Theophilus Hunter Holmes
Theophilus Hunter Holmes was born in Sampson County, North Carolina, November 13, 1804, and was graduated from West Point in 1829. He had attained the regular rank of major in the 8th Infantry and a brevet for gallant service in Mexico when he resigned, April 22, 1861. He was one of the fifteen field grade officers of the line of the old army to cast their lot with the Confederacy. He was successively appointed brigadier general on June 5, 1861, major general on October 7, 1861, and lieutenant general to rank from October 10, 1862, in the Provisional Army of the Confederate States. He commanded a brigade at First Manassas and a division during the Seven Days. He was subsequently assigned to the command of the Trans-Mississippi Department, from which he was ultimately relieved by General Kirby Smith. General Holmes then commanded the District of Arkansas for a time; and later organized the reserves of his native state. After the war he cultivated a small farm near Fayetteville, in Cumberland County, North Carolina, where he died June 21, 1880. Although undoubtedly the possessor of many soldierly qualities, it is apparent that he was unequal to his high rank.
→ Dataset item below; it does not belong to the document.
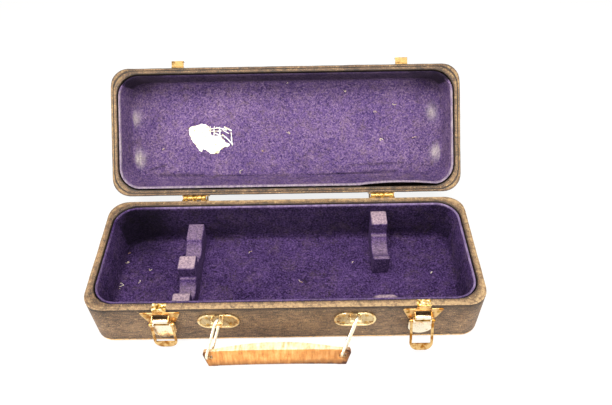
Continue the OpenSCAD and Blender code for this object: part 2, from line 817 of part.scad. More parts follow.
module lid_leaf(x) { color(brass) opened() at_hinge(x) mirror([0, 0, 1]) hinge_leaf(1); }

module hinge_pin(x) { color(nickel) at_hinge(x) x_pin(hinge_pin_r, knuckle_span); }

module lid_shell() {
    color(leatherette) opened() difference() {
        translate([0, 0, lid_z + lid_h]) mirror([0, 0, 1]) case_block(lid_h);
        translate([0, 0, lid_z - cut]) cavity(lid_h - lid_panel_t);
        crease_band(lid_z + bead_h);
        translate([0, 0, lid_z - cut]) linear_extrude(crease_d + cut) difference() {
            rounded_rect(case_l - 2 * bead_h + crease_w, case_d - 2 * bead_h + crease_w,
                corner_r - bead_h + crease_w / 2);
            rounded_rect(case_l - 2 * bead_h - crease_w, case_d - 2 * bead_h - crease_w,
                corner_r - bead_h - crease_w / 2);
        }
        at_catch_tacks() tack_shank();
        at_leaf_tacks(-1) tack_shank();
    }
}

module lid_lining() {
    color(velvet) opened() translate([0, 0, lid_z + lid_h - lid_panel_t]) mirror([0, 0, 1])
        lining_tray(lid_lining_h, lid_flare);
}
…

He was unsparingly criticized by D. H. Hill for apathy at Malvern Hill; and numerous complaints of Holmes' inefficiency and jealousy of Sterling Price were received in Richmond during his service in the Trans-Mississippi. He was described personally as being "simple in his tastes, brave, true, and just in his deportment ... a splendid example of an unpretentious North Carolina patriot and gentleman." He is buried in Fayetteville, North Carolina.
Ref: Generals in Gray, Lives of the Confederate Commanders by Ezra J. Warner. Printed by Louisiana State University Press, Baton Rouge and London.